== To be done ==
Only the lines between the line with "What OpenSCAD source" and the line with "b + part / 2", together with those two lines themselves, are to be copied exactly.

== Exercise inputs ==
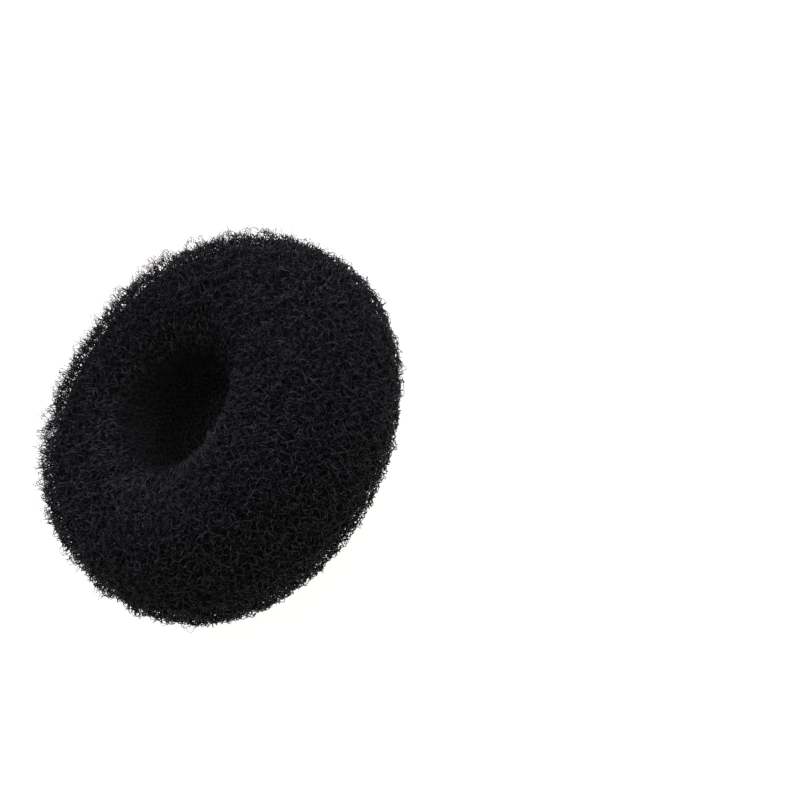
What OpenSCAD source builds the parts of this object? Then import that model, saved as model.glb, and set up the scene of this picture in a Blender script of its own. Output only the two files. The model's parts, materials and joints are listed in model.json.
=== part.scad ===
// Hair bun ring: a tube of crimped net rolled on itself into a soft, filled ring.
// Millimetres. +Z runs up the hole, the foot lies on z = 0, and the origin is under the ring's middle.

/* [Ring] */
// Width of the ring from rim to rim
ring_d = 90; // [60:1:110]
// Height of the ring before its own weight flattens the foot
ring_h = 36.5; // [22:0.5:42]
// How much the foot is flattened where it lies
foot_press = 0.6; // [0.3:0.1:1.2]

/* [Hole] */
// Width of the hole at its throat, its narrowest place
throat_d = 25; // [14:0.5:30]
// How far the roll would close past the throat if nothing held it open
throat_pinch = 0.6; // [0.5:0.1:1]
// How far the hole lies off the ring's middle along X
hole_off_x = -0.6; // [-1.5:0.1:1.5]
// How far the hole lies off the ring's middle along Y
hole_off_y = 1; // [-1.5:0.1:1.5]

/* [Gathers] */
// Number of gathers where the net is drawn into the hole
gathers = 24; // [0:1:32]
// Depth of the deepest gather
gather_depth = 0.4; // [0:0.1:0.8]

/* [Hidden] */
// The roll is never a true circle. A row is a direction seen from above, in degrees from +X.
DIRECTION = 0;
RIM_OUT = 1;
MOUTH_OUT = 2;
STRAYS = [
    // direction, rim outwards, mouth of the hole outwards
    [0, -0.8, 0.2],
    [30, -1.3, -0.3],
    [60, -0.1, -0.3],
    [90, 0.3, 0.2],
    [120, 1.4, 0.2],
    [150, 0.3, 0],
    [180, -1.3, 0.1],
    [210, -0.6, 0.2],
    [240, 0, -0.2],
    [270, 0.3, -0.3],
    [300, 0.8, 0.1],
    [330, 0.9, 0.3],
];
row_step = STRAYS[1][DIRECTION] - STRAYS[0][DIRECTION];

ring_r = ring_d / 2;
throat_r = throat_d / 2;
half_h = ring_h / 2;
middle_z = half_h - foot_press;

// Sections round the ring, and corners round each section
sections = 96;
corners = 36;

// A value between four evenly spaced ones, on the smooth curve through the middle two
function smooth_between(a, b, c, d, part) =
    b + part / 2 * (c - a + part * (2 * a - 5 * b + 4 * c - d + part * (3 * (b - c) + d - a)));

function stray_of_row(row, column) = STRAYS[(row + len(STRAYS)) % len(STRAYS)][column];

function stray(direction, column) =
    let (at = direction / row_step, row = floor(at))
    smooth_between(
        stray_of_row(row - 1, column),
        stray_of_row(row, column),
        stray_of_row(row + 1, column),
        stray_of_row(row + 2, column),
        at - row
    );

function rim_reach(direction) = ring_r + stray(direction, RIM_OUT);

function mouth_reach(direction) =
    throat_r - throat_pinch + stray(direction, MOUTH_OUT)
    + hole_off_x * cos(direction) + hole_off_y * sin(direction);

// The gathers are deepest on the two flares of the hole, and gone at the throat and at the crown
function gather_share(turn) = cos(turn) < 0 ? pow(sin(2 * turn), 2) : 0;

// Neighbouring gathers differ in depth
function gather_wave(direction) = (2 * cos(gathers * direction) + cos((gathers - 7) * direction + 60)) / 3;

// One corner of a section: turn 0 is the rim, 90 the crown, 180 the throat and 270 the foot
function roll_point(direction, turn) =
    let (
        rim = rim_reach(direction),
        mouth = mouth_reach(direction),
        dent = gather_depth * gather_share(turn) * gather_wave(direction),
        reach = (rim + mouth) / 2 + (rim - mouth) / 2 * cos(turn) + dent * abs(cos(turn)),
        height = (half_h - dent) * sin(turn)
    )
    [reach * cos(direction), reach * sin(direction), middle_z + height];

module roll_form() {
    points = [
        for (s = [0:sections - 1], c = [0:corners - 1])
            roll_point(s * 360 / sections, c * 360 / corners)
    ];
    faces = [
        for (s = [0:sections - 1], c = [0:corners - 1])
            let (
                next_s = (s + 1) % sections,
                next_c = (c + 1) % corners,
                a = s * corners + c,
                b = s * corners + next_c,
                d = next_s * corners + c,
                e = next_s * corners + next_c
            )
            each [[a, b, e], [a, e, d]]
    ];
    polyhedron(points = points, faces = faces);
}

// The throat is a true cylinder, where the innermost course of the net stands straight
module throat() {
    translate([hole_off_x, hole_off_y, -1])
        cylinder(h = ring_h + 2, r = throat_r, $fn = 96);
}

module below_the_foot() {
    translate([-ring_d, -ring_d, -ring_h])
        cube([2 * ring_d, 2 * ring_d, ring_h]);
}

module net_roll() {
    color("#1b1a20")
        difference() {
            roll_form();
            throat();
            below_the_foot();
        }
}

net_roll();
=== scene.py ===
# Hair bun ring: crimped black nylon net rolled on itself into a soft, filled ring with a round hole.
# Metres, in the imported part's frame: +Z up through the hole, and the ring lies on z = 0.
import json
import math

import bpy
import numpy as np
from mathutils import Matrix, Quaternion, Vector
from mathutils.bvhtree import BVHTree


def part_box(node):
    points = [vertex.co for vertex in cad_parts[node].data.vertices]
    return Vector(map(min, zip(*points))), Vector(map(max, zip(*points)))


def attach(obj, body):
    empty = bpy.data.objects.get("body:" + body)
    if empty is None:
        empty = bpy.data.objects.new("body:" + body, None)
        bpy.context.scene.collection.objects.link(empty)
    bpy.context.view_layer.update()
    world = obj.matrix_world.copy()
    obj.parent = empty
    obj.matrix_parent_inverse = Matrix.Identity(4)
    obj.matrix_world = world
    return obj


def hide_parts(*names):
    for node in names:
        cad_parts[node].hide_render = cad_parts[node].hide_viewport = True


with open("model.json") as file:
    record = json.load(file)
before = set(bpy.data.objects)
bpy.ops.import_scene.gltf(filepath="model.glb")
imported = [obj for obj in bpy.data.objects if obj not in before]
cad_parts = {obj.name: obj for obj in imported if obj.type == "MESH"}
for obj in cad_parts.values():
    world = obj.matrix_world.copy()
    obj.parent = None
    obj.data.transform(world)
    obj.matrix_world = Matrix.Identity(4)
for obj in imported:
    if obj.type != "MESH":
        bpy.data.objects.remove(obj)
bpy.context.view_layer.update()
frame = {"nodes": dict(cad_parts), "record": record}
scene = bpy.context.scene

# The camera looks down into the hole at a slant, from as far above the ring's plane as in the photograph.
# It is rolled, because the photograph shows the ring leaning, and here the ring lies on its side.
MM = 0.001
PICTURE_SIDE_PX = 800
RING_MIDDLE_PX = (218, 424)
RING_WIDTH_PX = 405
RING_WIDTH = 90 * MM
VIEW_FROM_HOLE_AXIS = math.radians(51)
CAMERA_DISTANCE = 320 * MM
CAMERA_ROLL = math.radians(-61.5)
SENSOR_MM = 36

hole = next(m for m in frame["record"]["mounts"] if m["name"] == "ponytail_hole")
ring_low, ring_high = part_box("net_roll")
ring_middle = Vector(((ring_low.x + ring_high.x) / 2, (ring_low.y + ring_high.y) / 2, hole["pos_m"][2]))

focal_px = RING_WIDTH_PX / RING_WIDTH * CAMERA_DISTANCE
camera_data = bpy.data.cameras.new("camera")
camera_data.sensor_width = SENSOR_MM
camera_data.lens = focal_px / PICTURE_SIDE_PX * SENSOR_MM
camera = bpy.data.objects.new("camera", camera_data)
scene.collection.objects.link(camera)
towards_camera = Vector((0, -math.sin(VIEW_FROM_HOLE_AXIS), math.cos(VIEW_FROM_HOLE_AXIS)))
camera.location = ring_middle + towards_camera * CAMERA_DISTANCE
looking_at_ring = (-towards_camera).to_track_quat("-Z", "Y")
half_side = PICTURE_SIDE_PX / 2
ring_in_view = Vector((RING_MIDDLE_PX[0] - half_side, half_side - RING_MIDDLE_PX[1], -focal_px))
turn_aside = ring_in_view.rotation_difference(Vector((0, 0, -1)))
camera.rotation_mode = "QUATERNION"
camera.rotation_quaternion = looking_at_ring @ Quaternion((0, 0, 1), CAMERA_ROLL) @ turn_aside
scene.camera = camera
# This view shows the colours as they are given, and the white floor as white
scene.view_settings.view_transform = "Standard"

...

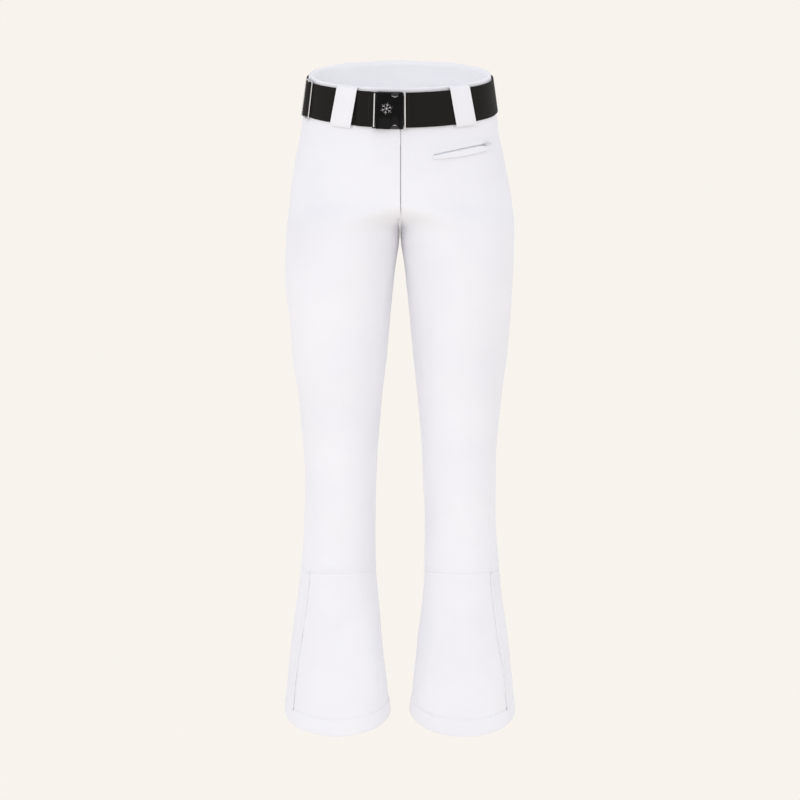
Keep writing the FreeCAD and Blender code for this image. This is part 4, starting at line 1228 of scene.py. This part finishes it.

== Reply ==
What OpenSCAD source builds the parts of this object? Then import that model, saved as model.glb, and set up the scene of this picture in a Blender script of its own. Output only the two files. The model's parts, materials and joints are listed in model.json.
=== part.scad ===
// Hair bun ring: a tube of crimped net rolled on itself into a soft, filled ring.
// Millimetres. +Z runs up the hole, the foot lies on z = 0, and the origin is under the ring's middle.

/* [Ring] */
// Width of the ring from rim to rim
ring_d = 90; // [60:1:110]
// Height of the ring before its own weight flattens the foot
ring_h = 36.5; // [22:0.5:42]
// How much the foot is flattened where it lies
foot_press = 0.6; // [0.3:0.1:1.2]

/* [Hole] */
// Width of the hole at its throat, its narrowest place
throat_d = 25; // [14:0.5:30]
// How far the roll would close past the throat if nothing held it open
throat_pinch = 0.6; // [0.5:0.1:1]
// How far the hole lies off the ring's middle along X
hole_off_x = -0.6; // [-1.5:0.1:1.5]
// How far the hole lies off the ring's middle along Y
hole_off_y = 1; // [-1.5:0.1:1.5]

/* [Gathers] */
// Number of gathers where the net is drawn into the hole
gathers = 24; // [0:1:32]
// Depth of the deepest gather
gather_depth = 0.4; // [0:0.1:0.8]

/* [Hidden] */
// The roll is never a true circle. A row is a direction seen from above, in degrees from +X.
DIRECTION = 0;
RIM_OUT = 1;
MOUTH_OUT = 2;
STRAYS = [
    // direction, rim outwards, mouth of the hole outwards
    [0, -0.8, 0.2],
    [30, -1.3, -0.3],
    [60, -0.1, -0.3],
    [90, 0.3, 0.2],
    [120, 1.4, 0.2],
    [150, 0.3, 0],
    [180, -1.3, 0.1],
    [210, -0.6, 0.2],
    [240, 0, -0.2],
    [270, 0.3, -0.3],
    [300, 0.8, 0.1],
    [330, 0.9, 0.3],
];
row_step = STRAYS[1][DIRECTION] - STRAYS[0][DIRECTION];

ring_r = ring_d / 2;
throat_r = throat_d / 2;
half_h = ring_h / 2;
middle_z = half_h - foot_press;

// Sections round the ring, and corners round each section
sections = 96;
corners = 36;

// A value between four evenly spaced ones, on the smooth curve through the middle two
function smooth_between(a, b, c, d, part) =
    b + part / 2 * (c - a + part * (2 * a - 5 * b + 4 * c - d + part * (3 * (b - c) + d - a)));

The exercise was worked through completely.